● What the exercise asks:
All the data should come back exactly as it was given.

● Data extract:

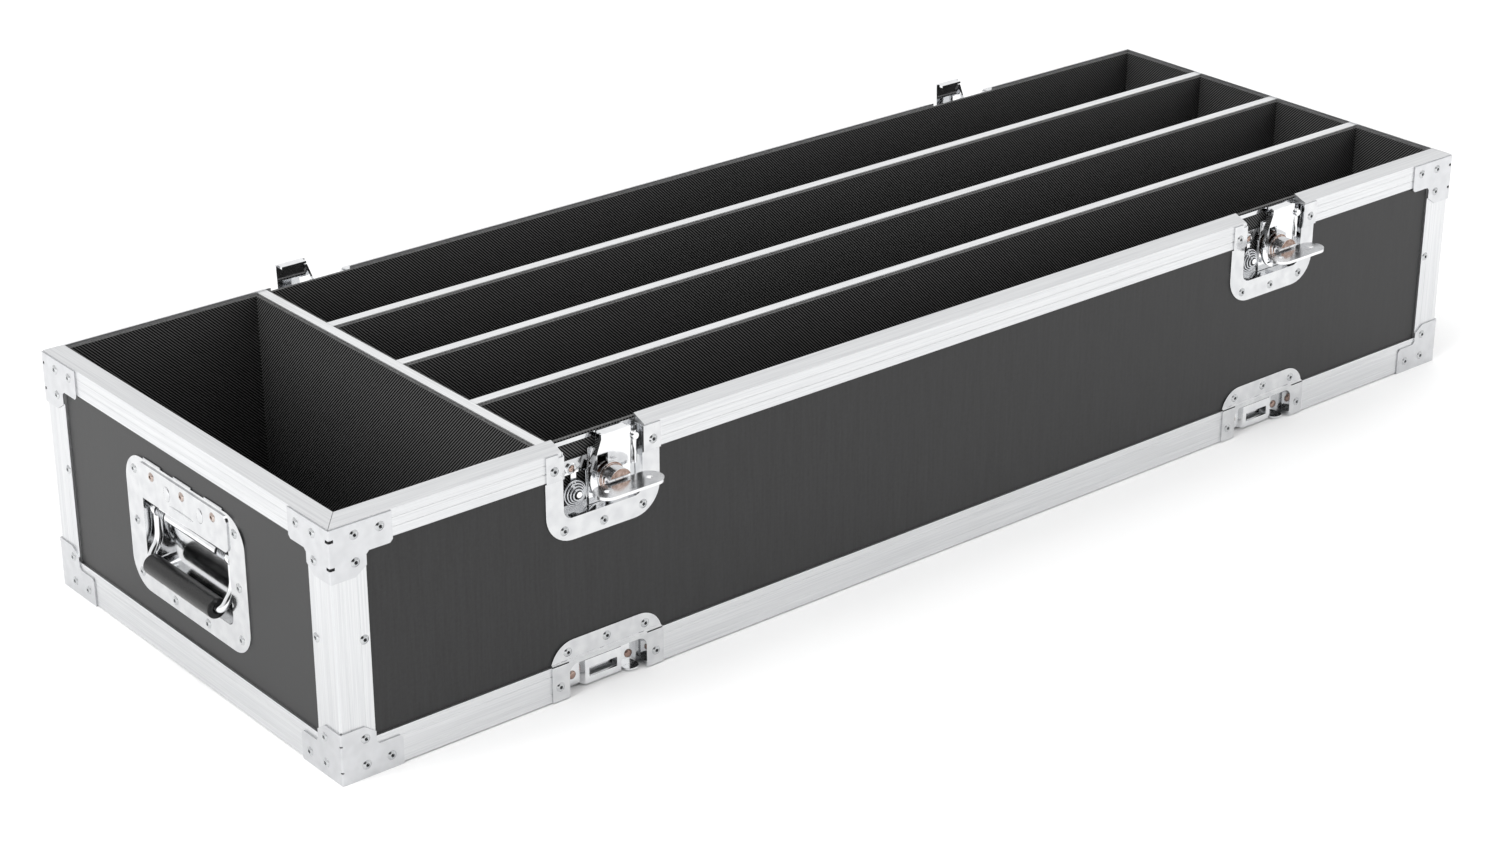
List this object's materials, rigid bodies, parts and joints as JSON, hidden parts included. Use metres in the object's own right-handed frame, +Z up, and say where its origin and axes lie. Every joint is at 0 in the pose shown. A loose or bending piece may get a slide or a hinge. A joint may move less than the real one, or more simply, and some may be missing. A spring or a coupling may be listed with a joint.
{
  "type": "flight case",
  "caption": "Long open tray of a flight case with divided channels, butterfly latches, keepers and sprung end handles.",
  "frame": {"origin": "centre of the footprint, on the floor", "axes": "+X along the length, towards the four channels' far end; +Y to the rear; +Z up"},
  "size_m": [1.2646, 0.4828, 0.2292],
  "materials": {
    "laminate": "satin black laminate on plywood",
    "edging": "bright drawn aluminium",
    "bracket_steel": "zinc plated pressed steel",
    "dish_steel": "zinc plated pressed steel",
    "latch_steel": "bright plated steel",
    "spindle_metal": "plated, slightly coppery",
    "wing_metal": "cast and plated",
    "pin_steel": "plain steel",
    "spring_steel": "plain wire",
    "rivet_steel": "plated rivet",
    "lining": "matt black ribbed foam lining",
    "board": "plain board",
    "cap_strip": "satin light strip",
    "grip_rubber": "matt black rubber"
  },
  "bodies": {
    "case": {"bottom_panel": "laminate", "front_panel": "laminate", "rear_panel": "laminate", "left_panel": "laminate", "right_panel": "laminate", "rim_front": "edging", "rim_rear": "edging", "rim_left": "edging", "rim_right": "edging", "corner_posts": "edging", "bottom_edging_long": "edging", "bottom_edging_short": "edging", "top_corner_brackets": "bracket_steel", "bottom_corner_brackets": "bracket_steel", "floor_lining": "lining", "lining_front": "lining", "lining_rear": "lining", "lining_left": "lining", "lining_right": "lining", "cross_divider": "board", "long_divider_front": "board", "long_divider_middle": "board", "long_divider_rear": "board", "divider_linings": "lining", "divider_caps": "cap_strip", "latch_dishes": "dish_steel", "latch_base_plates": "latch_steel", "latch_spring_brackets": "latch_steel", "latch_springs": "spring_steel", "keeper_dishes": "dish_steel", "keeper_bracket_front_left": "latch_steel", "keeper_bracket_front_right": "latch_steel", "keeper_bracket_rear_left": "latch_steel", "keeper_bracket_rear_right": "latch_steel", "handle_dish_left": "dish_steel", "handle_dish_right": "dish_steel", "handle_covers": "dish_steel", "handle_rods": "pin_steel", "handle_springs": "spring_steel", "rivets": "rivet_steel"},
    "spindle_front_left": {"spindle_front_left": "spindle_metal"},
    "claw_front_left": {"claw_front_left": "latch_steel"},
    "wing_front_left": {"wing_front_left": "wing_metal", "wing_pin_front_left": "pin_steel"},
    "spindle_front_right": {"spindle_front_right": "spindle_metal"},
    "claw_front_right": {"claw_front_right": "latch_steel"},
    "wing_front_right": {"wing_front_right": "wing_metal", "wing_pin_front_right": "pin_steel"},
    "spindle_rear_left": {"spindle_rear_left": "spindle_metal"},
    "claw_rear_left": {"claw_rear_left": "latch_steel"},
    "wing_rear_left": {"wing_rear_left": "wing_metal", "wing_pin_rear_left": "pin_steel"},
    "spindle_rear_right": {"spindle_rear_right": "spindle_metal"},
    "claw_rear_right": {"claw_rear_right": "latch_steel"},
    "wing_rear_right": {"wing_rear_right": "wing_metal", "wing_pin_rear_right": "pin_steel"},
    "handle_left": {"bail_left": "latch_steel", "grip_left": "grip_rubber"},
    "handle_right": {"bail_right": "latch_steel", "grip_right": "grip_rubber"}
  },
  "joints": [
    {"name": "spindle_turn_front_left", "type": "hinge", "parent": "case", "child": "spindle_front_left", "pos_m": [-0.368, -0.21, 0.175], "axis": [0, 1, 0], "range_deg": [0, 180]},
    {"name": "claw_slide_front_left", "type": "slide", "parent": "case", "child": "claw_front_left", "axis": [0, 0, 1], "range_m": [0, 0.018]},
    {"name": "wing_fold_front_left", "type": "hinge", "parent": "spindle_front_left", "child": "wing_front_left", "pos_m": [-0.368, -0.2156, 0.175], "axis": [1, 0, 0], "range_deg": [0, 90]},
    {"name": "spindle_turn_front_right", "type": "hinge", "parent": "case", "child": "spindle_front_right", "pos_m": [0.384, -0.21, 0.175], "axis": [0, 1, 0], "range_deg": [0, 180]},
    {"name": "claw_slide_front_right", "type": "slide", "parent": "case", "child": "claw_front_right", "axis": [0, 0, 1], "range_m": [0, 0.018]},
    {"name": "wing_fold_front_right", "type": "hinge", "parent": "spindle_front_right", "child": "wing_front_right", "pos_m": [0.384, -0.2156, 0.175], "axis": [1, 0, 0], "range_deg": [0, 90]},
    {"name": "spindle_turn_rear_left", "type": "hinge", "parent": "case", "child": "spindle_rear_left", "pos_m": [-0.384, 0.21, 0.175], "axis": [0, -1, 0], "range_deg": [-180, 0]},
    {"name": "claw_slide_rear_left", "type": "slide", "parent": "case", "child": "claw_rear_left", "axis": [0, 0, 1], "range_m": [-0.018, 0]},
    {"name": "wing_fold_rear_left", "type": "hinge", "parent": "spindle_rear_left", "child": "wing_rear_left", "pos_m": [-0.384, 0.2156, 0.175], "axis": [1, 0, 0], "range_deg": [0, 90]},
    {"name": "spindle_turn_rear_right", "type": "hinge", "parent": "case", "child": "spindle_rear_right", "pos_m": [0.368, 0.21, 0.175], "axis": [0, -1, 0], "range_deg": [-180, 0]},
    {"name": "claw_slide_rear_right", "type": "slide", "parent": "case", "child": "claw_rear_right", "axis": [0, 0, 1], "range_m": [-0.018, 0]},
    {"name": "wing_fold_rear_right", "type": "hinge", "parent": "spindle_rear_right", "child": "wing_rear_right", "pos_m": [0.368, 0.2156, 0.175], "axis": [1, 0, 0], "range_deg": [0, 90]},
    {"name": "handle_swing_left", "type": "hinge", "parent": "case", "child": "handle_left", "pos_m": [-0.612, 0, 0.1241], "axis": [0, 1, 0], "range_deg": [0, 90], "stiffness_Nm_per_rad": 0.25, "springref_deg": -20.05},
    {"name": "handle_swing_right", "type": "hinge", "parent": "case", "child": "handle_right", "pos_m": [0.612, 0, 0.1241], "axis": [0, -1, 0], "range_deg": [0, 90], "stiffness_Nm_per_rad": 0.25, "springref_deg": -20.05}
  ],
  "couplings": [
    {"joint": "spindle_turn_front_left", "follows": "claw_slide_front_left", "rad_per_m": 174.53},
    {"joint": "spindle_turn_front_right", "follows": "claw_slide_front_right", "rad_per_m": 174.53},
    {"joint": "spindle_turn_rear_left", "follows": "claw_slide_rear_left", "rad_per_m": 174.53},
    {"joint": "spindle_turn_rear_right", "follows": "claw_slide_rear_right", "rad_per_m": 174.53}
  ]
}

● Output for this task:
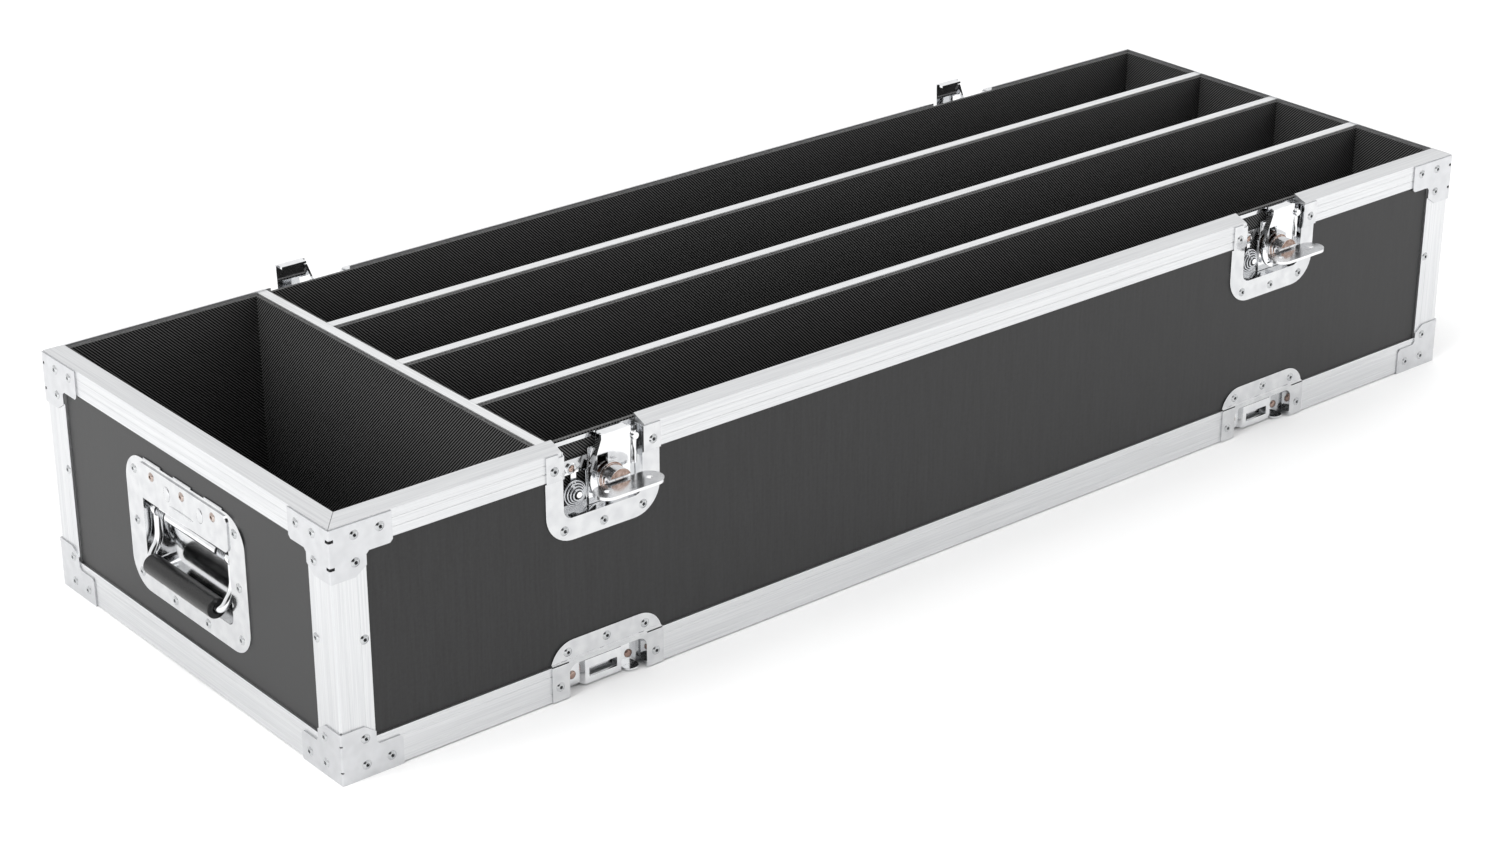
List this object's materials, rigid bodies, parts and joints as JSON, hidden parts included. Use metres in the object's own right-handed frame, +Z up, and say where its origin and axes lie. Every joint is at 0 in the pose shown. A loose or bending piece may get a slide or a hinge. A joint may move less than the real one, or more simply, and some may be missing. A spring or a coupling may be listed with a joint.
{
  "type": "flight case",
  "caption": "Long open tray of a flight case with divided channels, butterfly latches, keepers and sprung end handles.",
  "frame": {"origin": "centre of the footprint, on the floor", "axes": "+X along the length, towards the four channels' far end; +Y to the rear; +Z up"},
  "size_m": [1.2646, 0.4828, 0.2292],
  "materials": {
    "laminate": "satin black laminate on plywood",
    "edging": "bright drawn aluminium",
    "bracket_steel": "zinc plated pressed steel",
    "dish_steel": "zinc plated pressed steel",
    "latch_steel": "bright plated steel",
    "spindle_metal": "plated, slightly coppery",
    "wing_metal": "cast and plated",
    "pin_steel": "plain steel",
    "spring_steel": "plain wire",
    "rivet_steel": "plated rivet",
    "lining": "matt black ribbed foam lining",
    "board": "plain board",
    "cap_strip": "satin light strip",
    "grip_rubber": "matt black rubber"
  },
  "bodies": {
    "case": {"bottom_panel": "laminate", "front_panel": "laminate", "rear_panel": "laminate", "left_panel": "laminate", "right_panel": "laminate", "rim_front": "edging", "rim_rear": "edging", "rim_left": "edging", "rim_right": "edging", "corner_posts": "edging", "bottom_edging_long": "edging", "bottom_edging_short": "edging", "top_corner_brackets": "bracket_steel", "bottom_corner_brackets": "bracket_steel", "floor_lining": "lining", "lining_front": "lining", "lining_rear": "lining", "lining_left": "lining", "lining_right": "lining", "cross_divider": "board", "long_divider_front": "board", "long_divider_middle": "board", "long_divider_rear": "board", "divider_linings": "lining", "divider_caps": "cap_strip", "latch_dishes": "dish_steel", "latch_base_plates": "latch_steel", "latch_spring_brackets": "latch_steel", "latch_springs": "spring_steel", "keeper_dishes": "dish_steel", "keeper_bracket_front_left": "latch_steel", "keeper_bracket_front_right": "latch_steel", "keeper_bracket_rear_left": "latch_steel", "keeper_bracket_rear_right": "latch_steel", "handle_dish_left": "dish_steel", "handle_dish_right": "dish_steel", "handle_covers": "dish_steel", "handle_rods": "pin_steel", "handle_springs": "spring_steel", "rivets": "rivet_steel"},
    "spindle_front_left": {"spindle_front_left": "spindle_metal"},
    "claw_front_left": {"claw_front_left": "latch_steel"},
    "wing_front_left": {"wing_front_left": "wing_metal", "wing_pin_front_left": "pin_steel"},
    "spindle_front_right": {"spindle_front_right": "spindle_metal"},
    "claw_front_right": {"claw_front_right": "latch_steel"},
    "wing_front_right": {"wing_front_right": "wing_metal", "wing_pin_front_right": "pin_steel"},
    "spindle_rear_left": {"spindle_rear_left": "spindle_metal"},
    "claw_rear_left": {"claw_rear_left": "latch_steel"},
    "wing_rear_left": {"wing_rear_left": "wing_metal", "wing_pin_rear_left": "pin_steel"},
    "spindle_rear_right": {"spindle_rear_right": "spindle_metal"},
    "claw_rear_right": {"claw_rear_right": "latch_steel"},
    "wing_rear_right": {"wing_rear_right": "wing_metal", "wing_pin_rear_right": "pin_steel"},
    "handle_left": {"bail_left": "latch_steel", "grip_left": "grip_rubber"},
    "handle_right": {"bail_right": "latch_steel", "grip_right": "grip_rubber"}
  },
  "joints": [
    {"name": "spindle_turn_front_left", "type": "hinge", "parent": "case", "child": "spindle_front_left", "pos_m": [-0.368, -0.21, 0.175], "axis": [0, 1, 0], "range_deg": [0, 180]},
    {"name": "claw_slide_front_left", "type": "slide", "parent": "case", "child": "claw_front_left", "axis": [0, 0, 1], "range_m": [0, 0.018]},
    {"name": "wing_fold_front_left", "type": "hinge", "parent": "spindle_front_left", "child": "wing_front_left", "pos_m": [-0.368, -0.2156, 0.175], "axis": [1, 0, 0], "range_deg": [0, 90]},
    {"name": "spindle_turn_front_right", "type": "hinge", "parent": "case", "child": "spindle_front_right", "pos_m": [0.384, -0.21, 0.175], "axis": [0, 1, 0], "range_deg": [0, 180]},
    {"name": "claw_slide_front_right", "type": "slide", "parent": "case", "child": "claw_front_right", "axis": [0, 0, 1], "range_m": [0, 0.018]},
    {"name": "wing_fold_front_right", "type": "hinge", "parent": "spindle_front_right", "child": "wing_front_right", "pos_m": [0.384, -0.2156, 0.175], "axis": [1, 0, 0], "range_deg": [0, 90]},
    {"name": "spindle_turn_rear_left", "type": "hinge", "parent": "case", "child": "spindle_rear_left", "pos_m": [-0.384, 0.21, 0.175], "axis": [0, -1, 0], "range_deg": [-180, 0]},
    {"name": "claw_slide_rear_left", "type": "slide", "parent": "case", "child": "claw_rear_left", "axis": [0, 0, 1], "range_m": [-0.018, 0]},
    {"name": "wing_fold_rear_left", "type": "hinge", "parent": "spindle_rear_left", "child": "wing_rear_left", "pos_m": [-0.384, 0.2156, 0.175], "axis": [1, 0, 0], "range_deg": [0, 90]},
    {"name": "spindle_turn_rear_right", "type": "hinge", "parent": "case", "child": "spindle_rear_right", "pos_m": [0.368, 0.21, 0.175], "axis": [0, -1, 0], "range_deg": [-180, 0]},
    {"name": "claw_slide_rear_right", "type": "slide", "parent": "case", "child": "claw_rear_right", "axis": [0, 0, 1], "range_m": [-0.018, 0]},
    {"name": "wing_fold_rear_right", "type": "hinge", "parent": "spindle_rear_right", "child": "wing_rear_right", "pos_m": [0.368, 0.2156, 0.175], "axis": [1, 0, 0], "range_deg": [0, 90]},
    {"name": "handle_swing_left", "type": "hinge", "parent": "case", "child": "handle_left", "pos_m": [-0.612, 0, 0.1241], "axis": [0, 1, 0], "range_deg": [0, 90], "stiffness_Nm_per_rad": 0.25, "springref_deg": -20.05},
    {"name": "handle_swing_right", "type": "hinge", "parent": "case", "child": "handle_right", "pos_m": [0.612, 0, 0.1241], "axis": [0, -1, 0], "range_deg": [0, 90], "stiffness_Nm_per_rad": 0.25, "springref_deg": -20.05}
  ],
  "couplings": [
    {"joint": "spindle_turn_front_left", "follows": "claw_slide_front_left", "rad_per_m": 174.53},
    {"joint": "spindle_turn_front_right", "follows": "claw_slide_front_right", "rad_per_m": 174.53},
    {"joint": "spindle_turn_rear_left", "follows": "claw_slide_rear_left", "rad_per_m": 174.53},
    {"joint": "spindle_turn_rear_right", "follows": "claw_slide_rear_right", "rad_per_m": 174.53}
  ]
}